Thomas Patch, self portrait
Thomas Patch, self portrait (late 1760s)

In our society the character one performs and one’s self are somewhat equated, and this self-as-character is usually seen as something housed in the body of its possessor, especially the upper parts thereof, being a nodule, somehow, in the psychobiology of personality.[….] In analysing the self, then, we are drawn from its possessor, from the person who will profit or lose most by it, for he and his body merely provide the peg on which something of collaborative manufacture will be hung for a time. And the means for producing and maintaining selves do not reside inside the peg; in fact these means are often bolted down inside social establishments.

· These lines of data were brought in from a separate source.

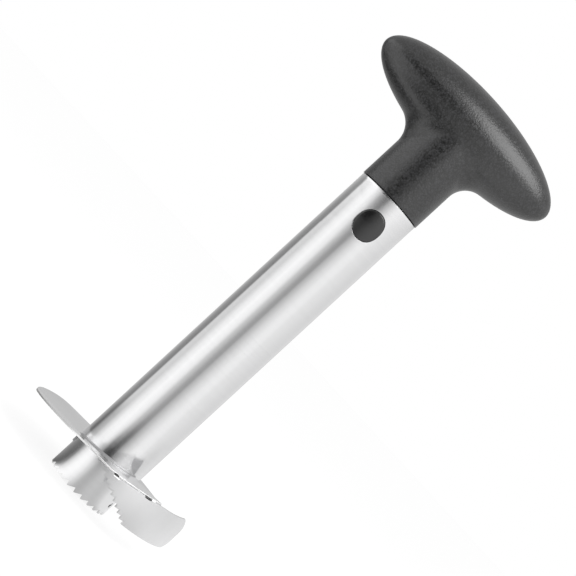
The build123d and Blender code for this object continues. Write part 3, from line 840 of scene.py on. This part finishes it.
button_face, button_back, flange_front, flange_reach, edge_round = 0.01675, 0.0106, 0.012, 0.0012, 0.0004
crown_across, crown_up = 0.0012, 0.0005
button_around = np.linspace(-np.pi, np.pi, 97)[:-1]


def button_rings(rings):
    """Rings (across, rise) of the buttons' outline, each grown by a distance and then drawn in to a share."""
    reach = []
    for grow, share in rings:
        edge = by_direction(*oval_edge(grow))
        reach.append(share * np.interp(button_around, *edge, period=2 * np.pi))
    return np.array(reach) * np.cos(button_around), np.array(reach) * np.sin(button_around)


# The face falls from its middle by crown * (way out) squared, on both ways, and rolls over a round edge.
# Behind it come the straight side, the flange that keeps the button in, and the closed back.
round_turn = np.linspace(0, np.pi / 2, 7)[1:]
face_shares = (0, 0.2, 0.4, 0.6, 0.8, 0.93, 1)
face_rings = [(-edge_round, share) for share in face_shares]
across, rise = button_rings(face_rings + [(edge_round * (math.sin(a) - 1), 1) for a in round_turn])
fallen = np.concatenate([np.zeros(len(face_shares)), edge_round * (1 - np.cos(round_turn))])[:, None]
front = button_face - crown_across * (across / oval_wide) ** 2 - crown_up * (rise / oval_tall) ** 2 - fallen
body_rings = [(0.0, 1), (flange_reach, 1), (flange_reach, 1), (0.0, 0)]
side_across, side_rise = button_rings(body_rings)
back = np.array([flange_front, flange_front, button_back, button_back])[:, None] + 0 * side_across
across, rise = np.concatenate([across, side_across]), np.concatenate([rise, side_rise])
depth = np.concatenate([front, back])
button_plastic = plastic("button_plastic_smooth", (0.003, 0.003, 0.0032), 700.0, 0.5, 0.2, 0.08, shine=0.9)
for name, side in (("front", -1), ("rear", 1)):
    points = np.stack([-side * across, side * depth, hole_middle + rise], -1)
    button = surface("button_" + name, points, grid_quads(*across.shape, around=True), crease=40)
    button.data.materials.append(button_plastic)
    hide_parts("release_button_" + name)
    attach(button, name + "_button")

spring_steel = steel("spring_steel_drawn", (1200, 1200, 1200), (0.6, 0.6, 0.61), 0.15, 0.3, 0.1)
refinish(spring_steel, "button_spring_front", "button_spring_rear")
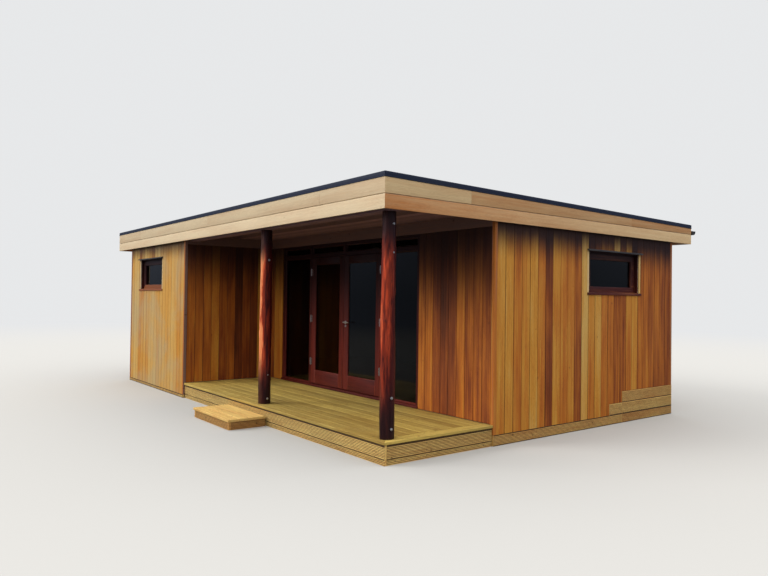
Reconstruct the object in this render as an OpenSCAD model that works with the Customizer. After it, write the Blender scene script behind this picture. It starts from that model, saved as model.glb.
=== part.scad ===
// Flat-roofed timber garden room with a recessed, decked entrance.
// Millimetres, +Z up, front facing -Y, +X to the right along the front.
// Origin at the centre of the footprint's bounding box, on the ground.

/* [Roof] */
// Length of the roof along the front
roof_length = 8480; // [7400:10:9600]
// Depth of the roof from the front fascia to the back fascia
roof_depth = 5730; // [5200:10:6600]
// Height of the top of the black roof trim at the front
roof_height = 2800; // [2700:5:3000]
// Drop of the roof from front to back
roof_fall = 71; // [20:1:90]
// Height of the lower fascia boards
fascia_lower_h = 140; // [120:1:160]
// Height of the upper fascia boards at the front
fascia_upper_h = 155; // [130:1:170]
// Height of the black roof trim
edge_trim_h = 55; // [40:1:70]
// How far the soffit lies above the bottom of the fascia
soffit_rise = 100; // [60:1:120]

/* [Walls] */
// Whole thickness of an outside wall with its cladding
wall_t = 180; // [150:5:240]
// Thickness of the cladding boards
cladding_t = 20; // [16:1:26]
// From the roof's right end to the right wall
right_overhang = 50; // [40:5:120]
// From the roof's left end to the left wall
left_overhang = 640; // [300:10:700]
// From the front fascia to the front bay's wall
bay_setback = 60; // [45:5:120]
// From the front fascia to the recessed front wall
recess_setback = 1568; // [1300:1:1800]
// From the roof's back edge to the back wall
back_overhang = 470; // [200:10:600]
// From the roof's right end to the front bay's return wall
bay_offset = 5150; // [4900:10:5300]

/* [Glazed screen] */
// From the roof's right end to the right side of the screen
screen_offset = 1305; // [1200:5:1500]
// Width of the screen
screen_w = 3440; // [3300:5:3600]
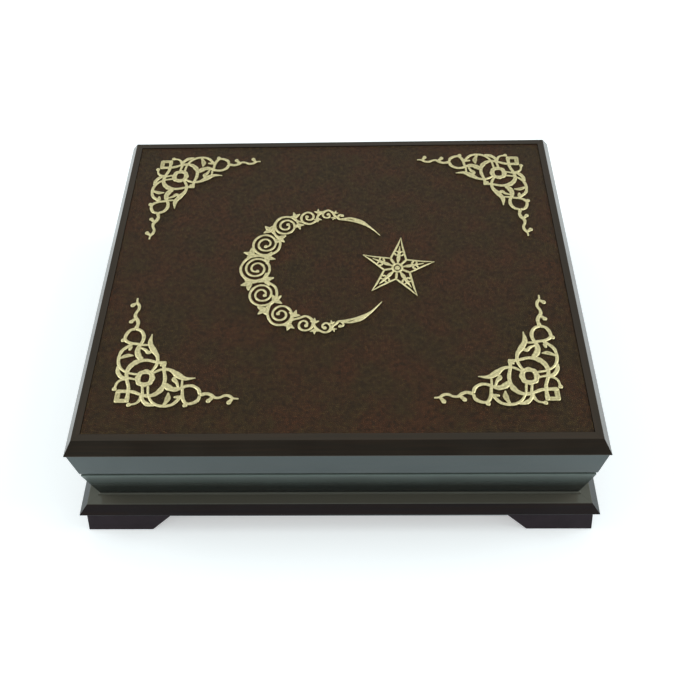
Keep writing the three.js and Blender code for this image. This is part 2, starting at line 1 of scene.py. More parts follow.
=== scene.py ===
# A quran box: a low book box of dark lacquered wood with a leather panel let into the lid, gilt
# openwork mounts on the leather, bracket feet, velvet linings and two brass stop hinges.
# Lengths are in metres, +Z is up, the front faces -Y, and the origin is on the ground.
import math

import bpy
from bpy.props import FloatProperty, FloatVectorProperty, PointerProperty
from mathutils import Matrix, Vector, noise


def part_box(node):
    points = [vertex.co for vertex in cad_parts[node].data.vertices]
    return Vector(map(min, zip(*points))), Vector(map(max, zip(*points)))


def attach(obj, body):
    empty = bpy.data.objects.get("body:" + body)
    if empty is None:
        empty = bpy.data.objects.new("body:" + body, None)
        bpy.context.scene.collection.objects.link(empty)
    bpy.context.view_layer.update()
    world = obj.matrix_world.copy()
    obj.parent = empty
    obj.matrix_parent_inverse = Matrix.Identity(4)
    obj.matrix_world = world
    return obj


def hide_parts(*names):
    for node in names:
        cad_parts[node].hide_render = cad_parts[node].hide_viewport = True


bl_info = {
    "name": "Quran Box",
    "version": (1, 0, 0),
    "blender": (4, 5, 0),
    "location": "View3D > Sidebar > Quran Box",
    "description": "Finishes and detail of a lacquered quran box with gilt mounts",
    "category": "Add Mesh",
}

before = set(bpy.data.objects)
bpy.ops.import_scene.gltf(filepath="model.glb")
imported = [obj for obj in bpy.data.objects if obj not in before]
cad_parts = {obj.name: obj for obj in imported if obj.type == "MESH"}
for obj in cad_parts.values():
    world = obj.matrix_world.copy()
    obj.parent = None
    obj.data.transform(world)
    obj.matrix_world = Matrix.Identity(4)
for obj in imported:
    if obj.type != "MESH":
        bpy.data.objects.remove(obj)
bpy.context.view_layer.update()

MM = 0.001
QUARTER = math.pi / 2

# Steps round a rounded corner of an outline, and between two points of a drawn line
ROUNDING_STEPS = 5
DRAWN_STEPS = 14

# Loose fit between separate parts, and how far the mounts press into the leather
CLEARANCE = 0.3 * MM
MOUNT_SUNK = 0.1 * MM

# The castings are a little fatter than their drawing, and their strands swell unevenly along
# waves of this length
CAST_WIDTH = 1.08
CAST_UNEVENNESS = 0.2
CAST_WAVE = 2.4 * MM

# Painted reflection colour: the shine of the lacquer is tinted warm on the frame, cool on the walls
# and neutral on the plinth
PAINTED_REFLECTION_TINTS = {
    "frame": (1, 0.92, 0.74, 1),
    "walls": (0.5, 0.97, 1, 1),
    "plinth": (0.7, 1, 1, 1),
}

# The camera, fitted to the photograph
CAMERA_PLACE = (0.014225, -0.432114, 0.5819)
CAMERA_PITCH = 0.911
CAMERA_YAW = -0.037
CAMERA_ROLL = -0.036
CAMERA_LENS = 46.58

# The lamps: place and width of each, and the point that both aim at
KEY_PLACE = (-1.5, 0.1, 1.5)
KEY_WIDTH = 0.9
FILL_PLACE = (1.5, 0, 1.5)
FILL_WIDTH = 1.1
LAMP_AIM = (0, 0, 0.05)
FLOOR_REACH = 6.0

# The faces of the well, from which every rail is measured outward
WELL_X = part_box("base_wall_right")[0].x
WELL_Y = -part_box("base_wall_front")[1].y

# The four sides, each drawn as the front and turned into place: name, turn, half length, reach
SIDES = (
    ("front", 0, WELL_X, WELL_Y),
    ("right", QUARTER, WELL_Y, WELL_X),
    ("back", math.pi, WELL_X, WELL_Y),
    ("left", -QUARTER, WELL_Y, WELL_X),
)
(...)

There will be a back region with its tools for shaping the body, and a front region with its fixed props. There will be a team of persons whose activity on stage and in conjunction with available props will constitute the scene from which the performed character’s self will emerge, and another team, the audience, whose interpretative activity will be necessary for this emergence. The self is a product of all these arrangements, and in all of its parts bears the marks of this genesis.

–Erving Goffman (The Presentation of Self in Everyday Life, p. 244f.)

We read, but also we are read by, others. Interferences in these readings. Forcing someone to read himself as we read him (slavery). Forcing others to read us as we read ourselves (conquest). A mechanical process.